/---

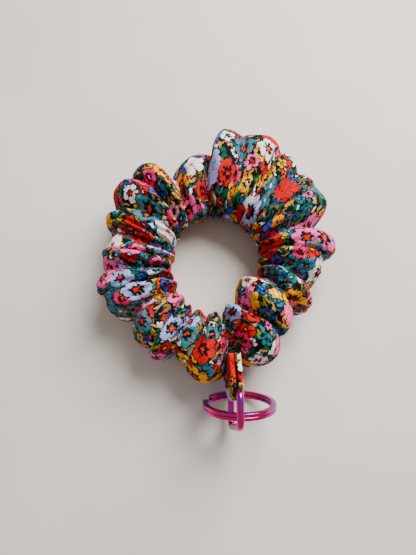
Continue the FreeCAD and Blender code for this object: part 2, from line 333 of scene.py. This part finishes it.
def printed_cloth():
    """Crowded hand-painted flowers and leaves on charcoal, on a fine crepe weave."""
    colours = settings().print_colours
    ink, white, blue, yellow = (tuple(colours.ground), tuple(colours.white),
                                tuple(colours.periwinkle), tuple(colours.yellow))
    red, orange, rose, pink = (tuple(colours.red), tuple(colours.orange),
                               tuple(colours.hot_pink), tuple(colours.pink))
    teal, cobalt, green = tuple(colours.teal), tuple(colours.cobalt), tuple(colours.green)
    olive, tan = tuple(colours.olive), tuple(colours.tan)
    paint = Paint("cloth_print")
    flat = paint.scaled(paint.add("ShaderNodeUVMap", {"uv_map": PRINT_MAP}), 0.86 / MM)
    brush = paint.vector("SUBTRACT", paint.noise(flat, 0.6, 4.0, "Color"), (0.5, 0.5, 0.5))
    place = paint.vector("ADD", flat, paint.scaled(brush, 3.4))
    colour = leaves(paint, place, ink, 3.1, (1.9, 0.62), [green, olive, teal, tan, green], 2.0)
    colour = leaves(paint, place, colour, 4.0, (2.4, 0.55), [olive, tan, green, rose, white], 31.0)
    small = [white, pink, teal, red, yellow, teal, cobalt, orange]
    colour = flowers(paint, place, colour, 5.2, 2.4, 5, 0.66, small,
                     [yellow, orange, white, red], ink, green, 5.0)
    middle = [teal, pink, yellow, white, red, teal, rose, cobalt, yellow, red]
    colour = flowers(paint, place, colour, 8.4, 4.3, 5, 0.72, middle,
                     [orange, red, yellow, white], ink, orange, 13.0)
    large = [blue, yellow, white, teal, red, blue, pink, yellow, teal]
    colour = flowers(paint, place, colour, 12.6, 6.6, 6, 0.66, large,
                     [red, orange, orange, rose], ink, orange, 24.0)
    x, y, _ = paint.split(flat)
    weave = (x * 14.0).maths("SINE") * (y * 14.0).maths("SINE")
    crepe = paint.noise(flat, 2.4, 3.0)
    tone = paint.rise(crepe, 0.3, 0.8)
    colour = paint.mix(tone * 0.16, colour, ink)
    return paint.finish(
        Base_Color=colour, Roughness=tone * 0.12 + 0.72, Sheen_Weight=0.02, Sheen_Roughness=0.5,
        Specular_IOR_Level=0.08, Normal=paint.bump(weave * 0.5 + crepe, 0.0002, 0.5))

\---

» **Task objective**: Exactly reproduce the material above.

» **The output**:
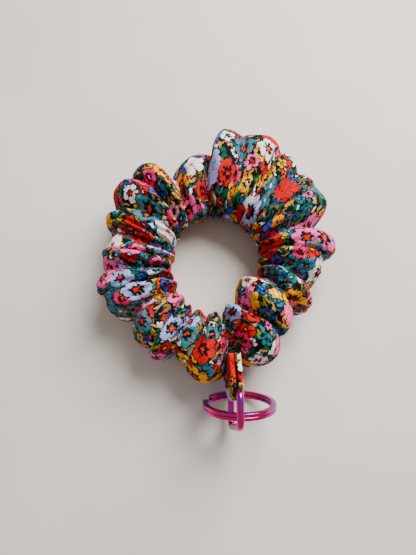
Continue the FreeCAD and Blender code for this object: part 2, from line 333 of scene.py. This part finishes it.
def printed_cloth():
    """Crowded hand-painted flowers and leaves on charcoal, on a fine crepe weave."""
    colours = settings().print_colours
    ink, white, blue, yellow = (tuple(colours.ground), tuple(colours.white),
                                tuple(colours.periwinkle), tuple(colours.yellow))
    red, orange, rose, pink = (tuple(colours.red), tuple(colours.orange),
                               tuple(colours.hot_pink), tuple(colours.pink))
    teal, cobalt, green = tuple(colours.teal), tuple(colours.cobalt), tuple(colours.green)
    olive, tan = tuple(colours.olive), tuple(colours.tan)
    paint = Paint("cloth_print")
    flat = paint.scaled(paint.add("ShaderNodeUVMap", {"uv_map": PRINT_MAP}), 0.86 / MM)
    brush = paint.vector("SUBTRACT", paint.noise(flat, 0.6, 4.0, "Color"), (0.5, 0.5, 0.5))
    place = paint.vector("ADD", flat, paint.scaled(brush, 3.4))
    colour = leaves(paint, place, ink, 3.1, (1.9, 0.62), [green, olive, teal, tan, green], 2.0)
    colour = leaves(paint, place, colour, 4.0, (2.4, 0.55), [olive, tan, green, rose, white], 31.0)
    small = [white, pink, teal, red, yellow, teal, cobalt, orange]
    colour = flowers(paint, place, colour, 5.2, 2.4, 5, 0.66, small,
                     [yellow, orange, white, red], ink, green, 5.0)
    middle = [teal, pink, yellow, white, red, teal, rose, cobalt, yellow, red]
    colour = flowers(paint, place, colour, 8.4, 4.3, 5, 0.72, middle,
                     [orange, red, yellow, white], ink, orange, 13.0)
    large = [blue, yellow, white, teal, red, blue, pink, yellow, teal]
    colour = flowers(paint, place, colour, 12.6, 6.6, 6, 0.66, large,
                     [red, orange, orange, rose], ink, orange, 24.0)
    x, y, _ = paint.split(flat)
    weave = (x * 14.0).maths("SINE") * (y * 14.0).maths("SINE")
    crepe = paint.noise(flat, 2.4, 3.0)
    tone = paint.rise(crepe, 0.3, 0.8)
    colour = paint.mix(tone * 0.16, colour, ink)
    return paint.finish(
        Base_Color=colour, Roughness=tone * 0.12 + 0.72, Sheen_Weight=0.02, Sheen_Roughness=0.5,
        Specular_IOR_Level=0.08, Normal=paint.bump(weave * 0.5 + crepe, 0.0002, 0.5))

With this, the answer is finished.